FIRST EDITION. 'UNA DELLE PIù CELEBRI OPERE DI GALILEO' (Cinti). Although Galileo had been forbidden to hold or teach Copernican theory by Pope Paul V in 1616, following the election of Pope Urban VIII in 1623 he travelled to Rome to seek permission to discuss the Copernican system in print; this permission was granted in 1624, with the proviso that the Ptolemaic system was impartially and equally represented. The resulting work was the Dialogo ..., which represented the Copernican and Ptolemaic systems through two spokesmen who both attempt to convince an educated layman of the correctness of their particular viewpoints; this technique ensured that both systems would be seen to be advocated with equal vigour.

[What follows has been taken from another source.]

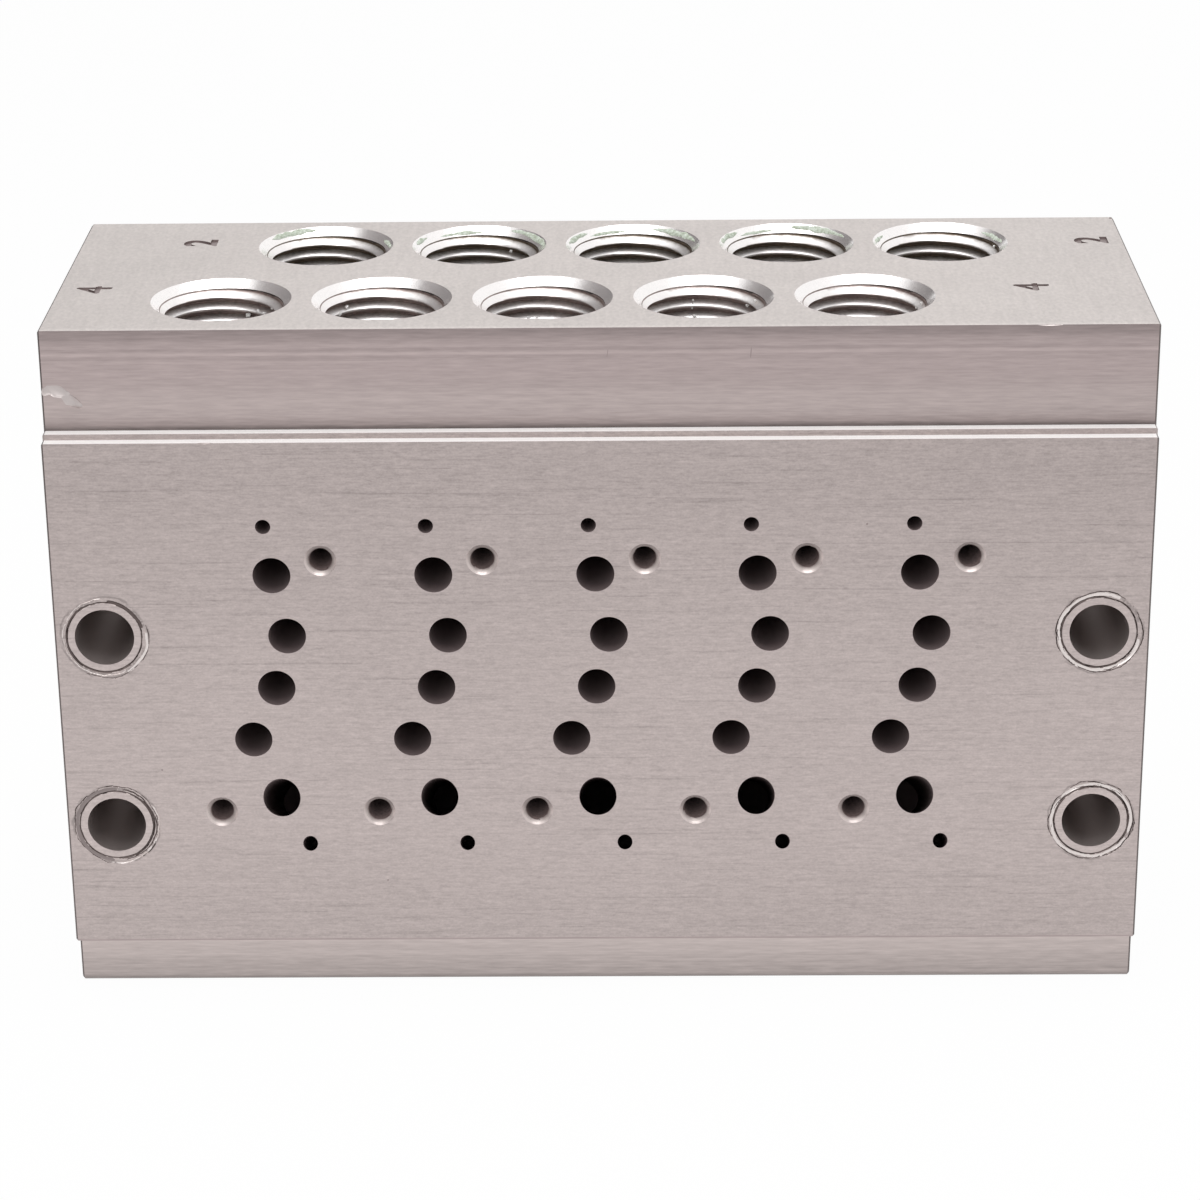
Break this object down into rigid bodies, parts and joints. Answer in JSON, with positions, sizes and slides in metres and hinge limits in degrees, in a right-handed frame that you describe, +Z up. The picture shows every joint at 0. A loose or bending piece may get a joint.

The resulting text was 'a masterly polemic for the new science. It displays all the great discoveries in the heavens which the ancients had ignored; it inveighs against the sterility, wilfulness, and ignorance of those who defend their systems; it revels in the simplicity of Copernican thought and, above all, it teaches that the movement of the earth makes sense in [...] physics' (PMM).

Dialogo ... was published in March 1632 in the present edition, initially without controversy. However, after a short time the Vatican reacted to the book by commanding the printer to stop issuing it and ordering Galileo to travel to Rome to appear before the Inquisition in October of that year. Galileo resisted the instruction (partly on grounds of ill health), but was forced to appear before the Inquisition for the trial, which began in April 1633. Galileo was prosecuted vigorously on the basis of questionable and specious evidence, forced to recant his Copernican heresies, and condemned to life imprisonment (which was commuted to house arrest); the Dialogo ... was placed on the Index librorum prohibitorum, where it remained until 1822. Brunet II, col.1462; Carli and Favaro 128; Cinti 89 (noting cancellans slip on F6v, 'tale cartellino ci deve essere, se si vuole che l'essemplare sia perfetto'); Dibner Heralds (1980) 8; Gamba 475; Grolier Science 18c; Norman 858; PMM 128; Riccardi I, i, cols 511-512; Waller 12043.
Provenance
Letter 'H' added to diagram on M8v by an early hand.
Dr Anton C.R. Dreesmann (inventory no. Y-37).